Dataset records =
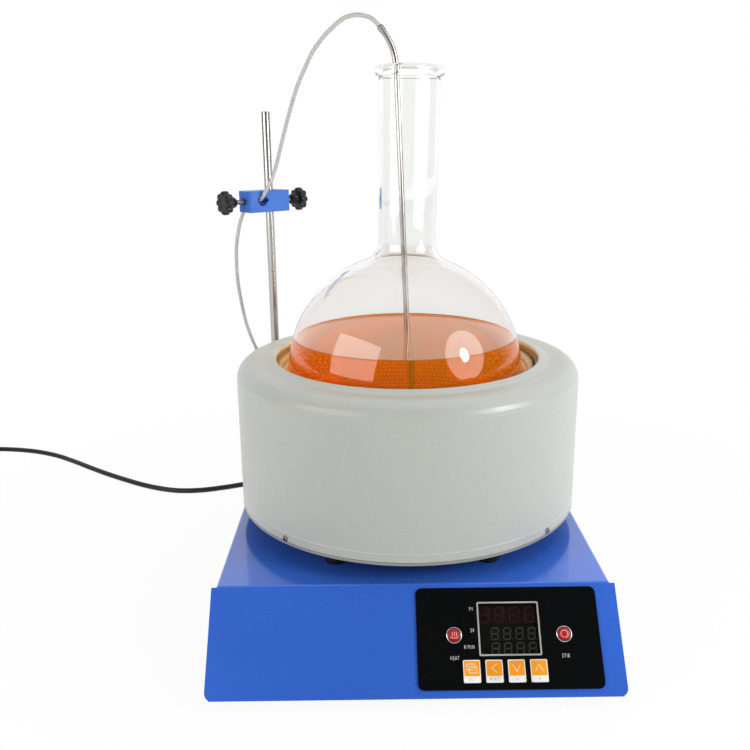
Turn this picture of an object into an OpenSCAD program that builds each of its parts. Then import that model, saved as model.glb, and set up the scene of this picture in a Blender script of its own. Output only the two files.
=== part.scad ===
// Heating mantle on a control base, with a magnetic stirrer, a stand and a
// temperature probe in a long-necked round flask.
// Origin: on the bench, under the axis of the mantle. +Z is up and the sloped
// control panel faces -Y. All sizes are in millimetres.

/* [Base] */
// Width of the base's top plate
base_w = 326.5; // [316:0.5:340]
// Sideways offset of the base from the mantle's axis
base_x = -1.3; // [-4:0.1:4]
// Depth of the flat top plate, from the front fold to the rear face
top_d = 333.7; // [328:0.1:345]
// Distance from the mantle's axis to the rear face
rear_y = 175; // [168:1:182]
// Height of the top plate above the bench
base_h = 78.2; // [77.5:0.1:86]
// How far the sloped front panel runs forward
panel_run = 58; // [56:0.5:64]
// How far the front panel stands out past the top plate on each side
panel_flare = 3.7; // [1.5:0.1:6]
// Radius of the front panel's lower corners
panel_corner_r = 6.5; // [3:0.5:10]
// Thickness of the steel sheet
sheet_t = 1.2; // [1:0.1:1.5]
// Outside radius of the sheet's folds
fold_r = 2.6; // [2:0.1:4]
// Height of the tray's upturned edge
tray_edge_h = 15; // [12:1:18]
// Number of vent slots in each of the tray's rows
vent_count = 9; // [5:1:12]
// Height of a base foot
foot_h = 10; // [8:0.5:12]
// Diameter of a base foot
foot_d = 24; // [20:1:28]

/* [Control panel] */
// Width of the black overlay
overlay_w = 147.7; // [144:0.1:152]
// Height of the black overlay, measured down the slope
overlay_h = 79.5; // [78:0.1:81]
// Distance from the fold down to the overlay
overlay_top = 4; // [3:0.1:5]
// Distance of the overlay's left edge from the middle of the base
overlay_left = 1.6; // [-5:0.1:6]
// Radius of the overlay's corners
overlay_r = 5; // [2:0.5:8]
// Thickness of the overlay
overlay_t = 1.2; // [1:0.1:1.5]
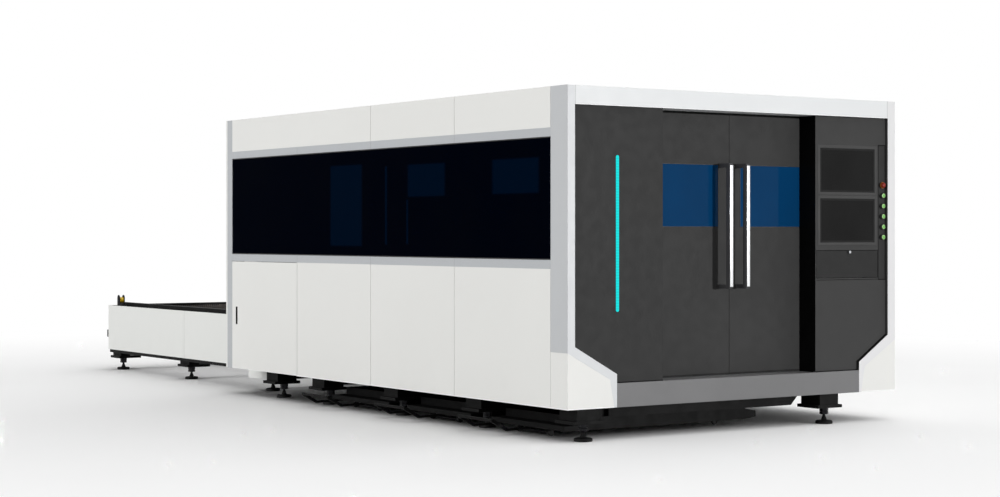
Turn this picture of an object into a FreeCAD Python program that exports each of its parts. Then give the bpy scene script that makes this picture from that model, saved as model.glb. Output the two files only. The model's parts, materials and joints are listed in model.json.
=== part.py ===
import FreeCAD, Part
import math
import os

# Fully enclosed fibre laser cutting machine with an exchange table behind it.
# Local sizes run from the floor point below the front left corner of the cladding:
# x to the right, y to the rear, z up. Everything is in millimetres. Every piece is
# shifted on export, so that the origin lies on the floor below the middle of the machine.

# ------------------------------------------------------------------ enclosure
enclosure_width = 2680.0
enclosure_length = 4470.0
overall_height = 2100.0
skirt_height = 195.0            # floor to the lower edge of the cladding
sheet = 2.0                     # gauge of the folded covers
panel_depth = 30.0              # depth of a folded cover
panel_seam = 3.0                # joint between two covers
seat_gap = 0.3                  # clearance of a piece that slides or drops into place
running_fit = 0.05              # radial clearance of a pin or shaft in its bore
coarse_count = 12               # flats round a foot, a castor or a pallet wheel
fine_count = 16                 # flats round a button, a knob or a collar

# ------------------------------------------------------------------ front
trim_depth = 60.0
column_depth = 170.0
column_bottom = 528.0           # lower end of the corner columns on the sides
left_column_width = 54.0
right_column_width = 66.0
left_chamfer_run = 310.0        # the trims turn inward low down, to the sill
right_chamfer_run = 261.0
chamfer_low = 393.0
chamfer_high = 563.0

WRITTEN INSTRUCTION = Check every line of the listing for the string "Output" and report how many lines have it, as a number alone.

FINISHED TASK = 2